Dir. by Brian Dannelly - 1 hr. 32 min.
Official Trailer
by Clayton Hollifield
"Saved!" is a movie that walks a very fine line. It would be extraordinarily easy to make a film that was designed to play to converts that would also repulse the majority of average people. It would also be very easy to make a movie that has the things that happen in "Saved!," and just trash Christianity thoroughly, and it would repulse a lot of people who don't have the same religious fervor as Mandy Moore's character, but still consider themselves part of the religion. Somehow, this film incorporates a number of viewpoints, real-life complicated situations, and handles them all deftly, and in a way that even I, as a confirmed heathen, found to be reasonable and touching. But also, very, very funny, which is equally important.

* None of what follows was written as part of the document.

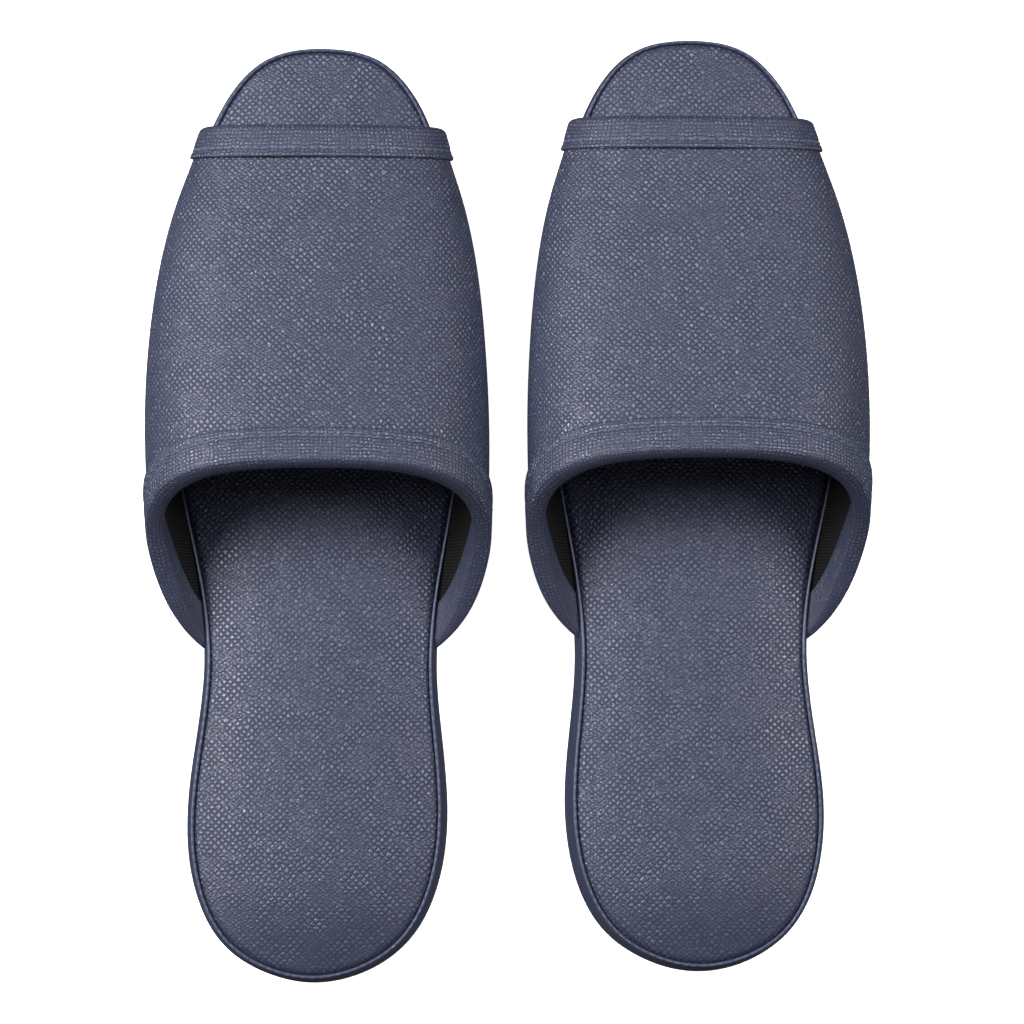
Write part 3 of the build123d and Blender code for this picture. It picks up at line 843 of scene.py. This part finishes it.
def build(side):
    """All the visible pieces of one slipper."""
    s = Slipper(side)
    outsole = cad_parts[f"{side}_outsole"].data
    outsole.materials.clear()
    outsole.materials.append(RUBBER)
    build_platform(s)
    build_insole(s)
    shell = build_shell(s, "upper_shell", 0.0, 1.7, 150, UPPER_GRAIN,
                        ("upper_vinyl", "upper_foam"), "upper_vinyl")
    build_shell(s, "upper_knit", 1.9, 3.8, 90, KNIT, ("upper_lining",), "knit_lining")
    binding(s, "collar_tape", 321, collar_place, 9.6, 8.2, 1.7, ("collar_binding",), 60)
    binding(s, "toe_tape", 221, toe_place, 8.6, 7.6, 2.0, ("toe_binding",), 61)
    stitch_row(s, "collar_thread", collar_place, 7.0, 3.0, ("collar_stitches",))
    stitch_row(s, "toe_thread", toe_place, 6.0, 2.9, ("toe_stitches",))
    build_rim_stitches(s)


for side in SIDES:
    build(side)

# ---------------------------------------------------------------- floor and light
FLOOR = 3                  # half its side, m
floor_data = bpy.data.meshes.new("floor")
corners = [(-FLOOR, -FLOOR, 0), (FLOOR, -FLOOR, 0), (FLOOR, FLOOR, 0), (-FLOOR, FLOOR, 0)]
floor_data.from_pydata(corners, [], [(0, 1, 2, 3)])
floor = bpy.data.objects.new("floor", floor_data)
scene.collection.objects.link(floor)
pale = Nodes("floor_pale")
pale.shader.inputs["Base Color"].default_value = (0.93, 0.93, 0.93, 1)
pale.shader.inputs["Roughness"].default_value = 0.9
pale.shader.inputs["Emission Color"].default_value = (1, 1, 1, 1)
pale.shader.inputs["Emission Strength"].default_value = 0.95
floor_data.materials.append(pale.mat)
# the slippers don't reflect it: they stand as if cut out from darker surroundings
floor.visible_diffuse = False
floor.visible_glossy = False

world = bpy.data.worlds.new("studio")
scene.world = world
world.use_nodes = True
sky = world.node_tree.nodes["Background"]
sky.inputs["Color"].default_value = (1.0, 1.0, 1.0, 1.0)
sky.inputs["Strength"].default_value = 0.08


def softbox(name, place, aim, size, power):
    """A rectangular studio light at a place, turned to what it aims at."""
    data = bpy.data.lights.new(name, "AREA")
    data.shape = "RECTANGLE"
    data.size, data.size_y = size
    data.energy = power
    lamp = bpy.data.objects.new(name, data)
    scene.collection.objects.link(lamp)
    lamp.location = place
    lamp.rotation_euler = (Vector(aim) - Vector(place)).to_track_quat("-Z", "Y").to_euler()


softbox("left_box", (-1.10, 0.35, 0.92), (0, 0, 0), (0.6, 0.9), 40)
softbox("right_box", (1.20, 0.35, 1.05), (0, 0, 0), (0.6, 0.9), 25)
softbox("top_box", (0.0, 0.9, 1.6), (0, 0, 0), (1.2, 0.6), 5)
softbox("heel_fill", (0.0, -1.6, 0.55), (0, 0, 0.03), (1.4, 0.5), 3)
scene.view_settings.view_transform = "Standard"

Mary (Jena Malone) is your typical Christian school student, which is to say earnest and focused on doing the right thing. The wrinkle is that her boyfriend, Dean (Chad Faust), is questioning his sexuality. Mary does everything that she can to keep Dean from heading down a dangerous road (at least in terms of his spiritual life), and ends up doing something that she's not supposed to do, even though she thinks that she's being urged by Jesus to do that very thing that she's not supposed to do. At the beginning of the school year, Dean is quietly hustled off to Mercy House, which Hilary Faye (Mandy Moore) spills the beans on, despite her swearing that she wouldn't. Also, Mary's mom, Lillian (Mary-Louise Parker) is falling in love with the school's pastor, Skip (Martin Donovan), while his son, Patrick (Fugit) arrives on the scene after a missionary/skateboarding trip to Africa, and quickly falls for Mary.

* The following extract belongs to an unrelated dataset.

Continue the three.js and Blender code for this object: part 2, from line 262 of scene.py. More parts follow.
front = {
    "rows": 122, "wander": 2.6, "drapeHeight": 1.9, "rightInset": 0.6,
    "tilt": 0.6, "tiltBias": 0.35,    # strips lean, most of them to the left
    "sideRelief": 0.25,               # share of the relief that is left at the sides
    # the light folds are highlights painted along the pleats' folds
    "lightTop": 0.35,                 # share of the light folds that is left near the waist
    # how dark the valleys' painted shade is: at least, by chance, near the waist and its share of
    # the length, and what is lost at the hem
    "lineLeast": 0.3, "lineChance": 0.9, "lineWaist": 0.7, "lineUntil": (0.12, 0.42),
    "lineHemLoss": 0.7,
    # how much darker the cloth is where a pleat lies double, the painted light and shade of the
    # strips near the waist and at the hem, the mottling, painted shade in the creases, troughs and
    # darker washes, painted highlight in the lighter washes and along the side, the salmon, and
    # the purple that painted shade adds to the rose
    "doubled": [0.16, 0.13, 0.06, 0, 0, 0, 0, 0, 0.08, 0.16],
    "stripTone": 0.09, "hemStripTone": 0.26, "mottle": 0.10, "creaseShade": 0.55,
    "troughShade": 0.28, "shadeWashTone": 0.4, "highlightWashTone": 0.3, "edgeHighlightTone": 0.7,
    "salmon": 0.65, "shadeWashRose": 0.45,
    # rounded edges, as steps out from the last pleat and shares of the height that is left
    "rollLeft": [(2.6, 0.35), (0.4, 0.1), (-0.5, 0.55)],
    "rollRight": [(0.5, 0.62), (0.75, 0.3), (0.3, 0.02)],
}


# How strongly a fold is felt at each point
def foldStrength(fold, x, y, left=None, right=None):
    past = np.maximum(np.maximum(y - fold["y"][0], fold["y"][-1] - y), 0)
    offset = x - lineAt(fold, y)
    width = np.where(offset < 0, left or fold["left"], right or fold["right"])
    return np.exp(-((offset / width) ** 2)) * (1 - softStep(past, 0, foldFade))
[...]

There are a lot of threads running through this film, and one of the main ones is that real life is rarely as neat and clean-cut as people wish it were. If there was an overarching message, I'd say that "Saved!" is trying to get across that approaching life with rigidity unnecessarily complicates matters. Perhaps Bruce Lee can explain this better:
The characters in this film only seem to have a chance of happiness when they let go of their expectations and just flow like water. For Lillian and Skip, Skip's hung up on not officially ending a marriage that's over (a divorced pastor is not something he wants to be, it would compromise his authority as his community's spiritual leader), and not being willing to accept that there is a new chapter of his life waiting (impatiently) for him. Patrick and Mary's budding relationship is complicated by her trying to fight the consequences of unprotected sex. There's a third relationship in the film, between Roland (Macaulay Culkin), who's wheelchair-bound, and the school's bad girl, Cassandra (Eva Amurri Martino), and their willingness to look beyond their superficial problems and just be there for one another is the template that the other characters have to follow.

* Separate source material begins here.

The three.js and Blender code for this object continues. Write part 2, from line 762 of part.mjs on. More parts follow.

But it's also very important that a comedy actually be funny. A lot of the big LOL scenes are a result of Cassandra and her loose cannon persona (her approach to speaking in tongues is fantastic, and must-see), but she's not the only draw. Macaulay Culkin turns in a really good, understated performance, as does his on-screen sister, Mandy Moore. Moore's character is sort of a Jesus bully, cloaking everything she does to big-foot everyone around her in religion, and Culkin's character has to tolerate her because he's not exactly self-sufficient. Jena Malone is really good here as well, deeply conflicted and searching for an answer that makes any kind of sense, after seemingly being punished for trying to do something good. It's her character that's the key to the film and the balance between criticism and belief; she's a good person who has a real problem, and is in way over her head. It wouldn't even be fair to say that she made a mistake, her character made a choice teenagers make every day and suffers the same consequences teenagers suffer every day.
I think the thing that I came away most impressed with is that "Saved!" doesn't just suggest dispatching religion entirely, but asks for people to find a way to apply the concepts within in a usable way that relates to real life and it's attendant problems. Blindly applying the demands of Christianity in an abstract way only applies unbearable pressure to some people who are having difficulty finding steady footing, and is counter-productive to these people's overall well-being. "Saved!" posits that not grasping that is as bad of a sin as falling short of the mark, spiritually-speaking. That's not a radical concept, and nor is the plea not to demonize those who are struggling. Even Metallica grasps the "judge not lest ye be judged" concept, and are you dumber than Metallica?